◆ **What the task asks**: Count how many lines of the material below have the word "imported" and give only the number.
##### Supplied material #####
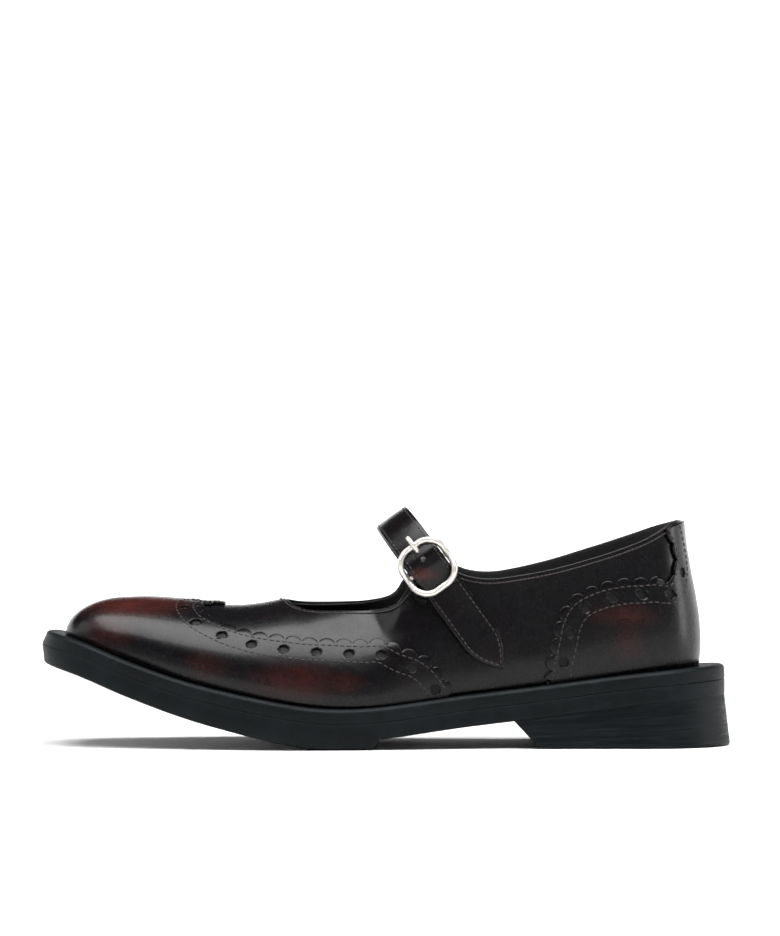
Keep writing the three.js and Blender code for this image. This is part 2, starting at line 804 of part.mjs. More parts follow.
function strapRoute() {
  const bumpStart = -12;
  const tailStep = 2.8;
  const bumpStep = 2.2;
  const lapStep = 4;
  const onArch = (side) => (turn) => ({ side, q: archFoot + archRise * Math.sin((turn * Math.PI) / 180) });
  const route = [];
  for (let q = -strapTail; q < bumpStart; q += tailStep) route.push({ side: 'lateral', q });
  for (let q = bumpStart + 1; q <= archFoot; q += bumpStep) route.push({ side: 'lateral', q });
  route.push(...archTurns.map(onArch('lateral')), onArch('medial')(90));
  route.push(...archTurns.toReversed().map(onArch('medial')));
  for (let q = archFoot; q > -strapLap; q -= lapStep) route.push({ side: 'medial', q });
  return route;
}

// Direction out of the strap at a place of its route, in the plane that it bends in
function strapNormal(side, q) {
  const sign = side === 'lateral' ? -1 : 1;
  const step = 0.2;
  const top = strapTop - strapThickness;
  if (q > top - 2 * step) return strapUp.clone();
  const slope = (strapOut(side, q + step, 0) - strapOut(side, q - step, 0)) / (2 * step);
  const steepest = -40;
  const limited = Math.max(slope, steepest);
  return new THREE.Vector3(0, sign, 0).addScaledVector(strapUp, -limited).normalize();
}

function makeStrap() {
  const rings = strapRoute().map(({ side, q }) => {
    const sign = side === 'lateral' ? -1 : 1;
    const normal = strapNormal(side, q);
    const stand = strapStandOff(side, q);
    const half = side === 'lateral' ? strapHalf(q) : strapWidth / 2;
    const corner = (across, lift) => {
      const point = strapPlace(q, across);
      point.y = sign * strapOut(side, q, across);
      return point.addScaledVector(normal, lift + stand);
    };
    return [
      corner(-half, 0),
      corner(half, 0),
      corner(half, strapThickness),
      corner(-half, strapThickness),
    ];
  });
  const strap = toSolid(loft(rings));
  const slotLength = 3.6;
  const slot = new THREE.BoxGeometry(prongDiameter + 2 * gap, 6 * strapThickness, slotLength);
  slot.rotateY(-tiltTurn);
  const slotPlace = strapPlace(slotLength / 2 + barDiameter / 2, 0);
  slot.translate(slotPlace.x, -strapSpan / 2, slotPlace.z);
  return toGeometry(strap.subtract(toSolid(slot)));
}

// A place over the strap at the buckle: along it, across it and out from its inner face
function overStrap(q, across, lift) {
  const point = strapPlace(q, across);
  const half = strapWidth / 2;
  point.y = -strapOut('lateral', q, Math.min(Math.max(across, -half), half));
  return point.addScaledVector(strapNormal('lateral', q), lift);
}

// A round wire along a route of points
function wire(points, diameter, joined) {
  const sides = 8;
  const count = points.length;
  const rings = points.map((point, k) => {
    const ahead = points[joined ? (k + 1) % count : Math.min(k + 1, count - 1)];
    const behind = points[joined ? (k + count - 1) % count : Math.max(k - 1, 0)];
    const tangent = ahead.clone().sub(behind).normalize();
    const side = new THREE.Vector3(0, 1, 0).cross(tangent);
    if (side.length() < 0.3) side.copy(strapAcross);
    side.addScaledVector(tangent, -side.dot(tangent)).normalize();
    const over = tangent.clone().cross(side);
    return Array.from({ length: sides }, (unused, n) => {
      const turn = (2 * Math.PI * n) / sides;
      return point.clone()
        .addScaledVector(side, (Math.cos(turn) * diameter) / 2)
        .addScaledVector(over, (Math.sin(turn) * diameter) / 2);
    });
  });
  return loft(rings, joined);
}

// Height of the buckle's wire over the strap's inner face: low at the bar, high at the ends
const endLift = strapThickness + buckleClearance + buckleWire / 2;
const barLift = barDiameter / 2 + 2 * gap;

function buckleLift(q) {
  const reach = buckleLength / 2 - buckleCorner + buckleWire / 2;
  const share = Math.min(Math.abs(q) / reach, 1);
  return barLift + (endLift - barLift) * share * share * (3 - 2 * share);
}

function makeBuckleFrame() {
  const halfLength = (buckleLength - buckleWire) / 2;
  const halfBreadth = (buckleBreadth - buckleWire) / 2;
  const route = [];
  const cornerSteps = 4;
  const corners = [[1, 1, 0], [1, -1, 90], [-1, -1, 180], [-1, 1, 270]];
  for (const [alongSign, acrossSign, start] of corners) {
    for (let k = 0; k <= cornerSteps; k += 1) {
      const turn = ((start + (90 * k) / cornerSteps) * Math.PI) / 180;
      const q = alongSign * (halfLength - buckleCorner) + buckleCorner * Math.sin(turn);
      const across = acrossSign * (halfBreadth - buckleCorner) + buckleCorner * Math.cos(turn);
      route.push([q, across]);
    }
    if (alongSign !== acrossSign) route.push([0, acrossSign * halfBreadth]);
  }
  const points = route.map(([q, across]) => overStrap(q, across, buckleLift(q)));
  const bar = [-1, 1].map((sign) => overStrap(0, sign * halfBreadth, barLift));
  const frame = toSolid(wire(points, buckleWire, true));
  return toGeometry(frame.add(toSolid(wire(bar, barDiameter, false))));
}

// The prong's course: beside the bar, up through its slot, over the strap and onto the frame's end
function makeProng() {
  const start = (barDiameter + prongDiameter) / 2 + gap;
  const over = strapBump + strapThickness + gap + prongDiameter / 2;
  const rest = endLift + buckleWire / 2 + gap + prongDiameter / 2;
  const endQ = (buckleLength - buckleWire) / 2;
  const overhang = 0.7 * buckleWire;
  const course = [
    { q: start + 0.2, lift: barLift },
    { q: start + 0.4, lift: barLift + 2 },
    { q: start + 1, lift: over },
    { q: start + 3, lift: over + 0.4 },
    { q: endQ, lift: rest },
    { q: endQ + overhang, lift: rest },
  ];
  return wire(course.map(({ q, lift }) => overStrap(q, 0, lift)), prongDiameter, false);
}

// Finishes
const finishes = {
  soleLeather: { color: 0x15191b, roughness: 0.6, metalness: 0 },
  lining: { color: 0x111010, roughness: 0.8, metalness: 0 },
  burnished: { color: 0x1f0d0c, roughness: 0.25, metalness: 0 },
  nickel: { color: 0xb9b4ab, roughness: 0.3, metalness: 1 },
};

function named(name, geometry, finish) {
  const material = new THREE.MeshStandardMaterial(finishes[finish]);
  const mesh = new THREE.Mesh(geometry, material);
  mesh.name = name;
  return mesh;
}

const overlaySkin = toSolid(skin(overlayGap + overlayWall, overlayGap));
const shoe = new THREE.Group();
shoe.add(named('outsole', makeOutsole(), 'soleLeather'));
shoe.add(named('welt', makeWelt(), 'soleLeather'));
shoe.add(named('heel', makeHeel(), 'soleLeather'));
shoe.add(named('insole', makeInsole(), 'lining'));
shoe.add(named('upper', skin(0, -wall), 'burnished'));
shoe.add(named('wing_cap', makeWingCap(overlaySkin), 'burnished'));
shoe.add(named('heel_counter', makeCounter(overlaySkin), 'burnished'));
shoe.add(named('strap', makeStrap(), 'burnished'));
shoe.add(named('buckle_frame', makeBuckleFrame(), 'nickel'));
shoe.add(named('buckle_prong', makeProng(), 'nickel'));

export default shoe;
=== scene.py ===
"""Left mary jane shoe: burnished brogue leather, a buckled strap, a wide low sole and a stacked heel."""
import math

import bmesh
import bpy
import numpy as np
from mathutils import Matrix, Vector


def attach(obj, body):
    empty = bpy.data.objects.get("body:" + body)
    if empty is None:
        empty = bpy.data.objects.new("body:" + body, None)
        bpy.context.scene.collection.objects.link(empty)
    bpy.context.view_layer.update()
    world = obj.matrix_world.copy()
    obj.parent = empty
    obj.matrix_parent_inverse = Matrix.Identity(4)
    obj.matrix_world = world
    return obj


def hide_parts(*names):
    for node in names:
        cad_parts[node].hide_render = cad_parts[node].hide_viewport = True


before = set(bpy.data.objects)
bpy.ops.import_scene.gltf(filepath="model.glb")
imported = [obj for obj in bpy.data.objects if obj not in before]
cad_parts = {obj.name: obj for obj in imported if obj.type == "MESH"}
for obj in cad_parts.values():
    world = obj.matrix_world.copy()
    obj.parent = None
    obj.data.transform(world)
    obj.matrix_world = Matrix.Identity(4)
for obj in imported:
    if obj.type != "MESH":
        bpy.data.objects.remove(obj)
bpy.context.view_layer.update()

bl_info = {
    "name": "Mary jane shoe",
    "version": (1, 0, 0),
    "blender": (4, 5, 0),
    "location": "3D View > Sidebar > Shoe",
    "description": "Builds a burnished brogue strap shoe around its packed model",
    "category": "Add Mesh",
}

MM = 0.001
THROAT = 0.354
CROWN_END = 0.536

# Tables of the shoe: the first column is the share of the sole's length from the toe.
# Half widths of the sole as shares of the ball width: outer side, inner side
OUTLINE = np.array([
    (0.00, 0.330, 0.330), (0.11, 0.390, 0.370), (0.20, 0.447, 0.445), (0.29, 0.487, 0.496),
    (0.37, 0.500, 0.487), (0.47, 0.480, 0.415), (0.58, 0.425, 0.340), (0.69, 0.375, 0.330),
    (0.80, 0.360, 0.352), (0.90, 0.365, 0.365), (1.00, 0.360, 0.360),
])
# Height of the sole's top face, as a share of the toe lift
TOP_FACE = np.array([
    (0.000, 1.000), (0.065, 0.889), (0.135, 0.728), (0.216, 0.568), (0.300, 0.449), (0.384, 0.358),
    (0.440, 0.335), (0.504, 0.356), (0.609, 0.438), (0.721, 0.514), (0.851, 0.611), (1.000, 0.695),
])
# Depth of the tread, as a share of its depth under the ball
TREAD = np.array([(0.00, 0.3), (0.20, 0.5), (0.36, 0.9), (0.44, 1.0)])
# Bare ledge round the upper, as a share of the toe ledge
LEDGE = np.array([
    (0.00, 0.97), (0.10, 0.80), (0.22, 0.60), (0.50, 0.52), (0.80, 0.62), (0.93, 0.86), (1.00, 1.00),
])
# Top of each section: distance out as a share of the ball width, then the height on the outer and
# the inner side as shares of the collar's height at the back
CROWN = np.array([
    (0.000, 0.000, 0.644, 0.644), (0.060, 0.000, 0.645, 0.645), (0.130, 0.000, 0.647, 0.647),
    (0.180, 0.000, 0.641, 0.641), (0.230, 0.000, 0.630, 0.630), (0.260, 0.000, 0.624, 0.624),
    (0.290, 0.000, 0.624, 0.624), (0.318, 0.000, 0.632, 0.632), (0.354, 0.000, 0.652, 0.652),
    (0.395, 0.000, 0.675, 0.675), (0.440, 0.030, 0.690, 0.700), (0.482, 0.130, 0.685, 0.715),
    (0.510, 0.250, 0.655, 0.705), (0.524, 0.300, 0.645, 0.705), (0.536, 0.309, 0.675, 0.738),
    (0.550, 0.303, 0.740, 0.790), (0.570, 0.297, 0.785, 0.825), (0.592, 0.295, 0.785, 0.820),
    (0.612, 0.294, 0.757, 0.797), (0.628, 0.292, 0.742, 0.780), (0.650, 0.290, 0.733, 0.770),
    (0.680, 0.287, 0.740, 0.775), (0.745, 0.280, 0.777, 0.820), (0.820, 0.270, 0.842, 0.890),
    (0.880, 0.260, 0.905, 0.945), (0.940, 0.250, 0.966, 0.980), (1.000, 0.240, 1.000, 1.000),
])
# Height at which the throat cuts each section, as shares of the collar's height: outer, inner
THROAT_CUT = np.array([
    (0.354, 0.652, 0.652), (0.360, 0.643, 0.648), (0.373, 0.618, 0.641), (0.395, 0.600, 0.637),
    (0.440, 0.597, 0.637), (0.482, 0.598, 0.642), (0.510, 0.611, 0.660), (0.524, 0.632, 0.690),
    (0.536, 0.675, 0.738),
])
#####
◆ **Written reply**: 3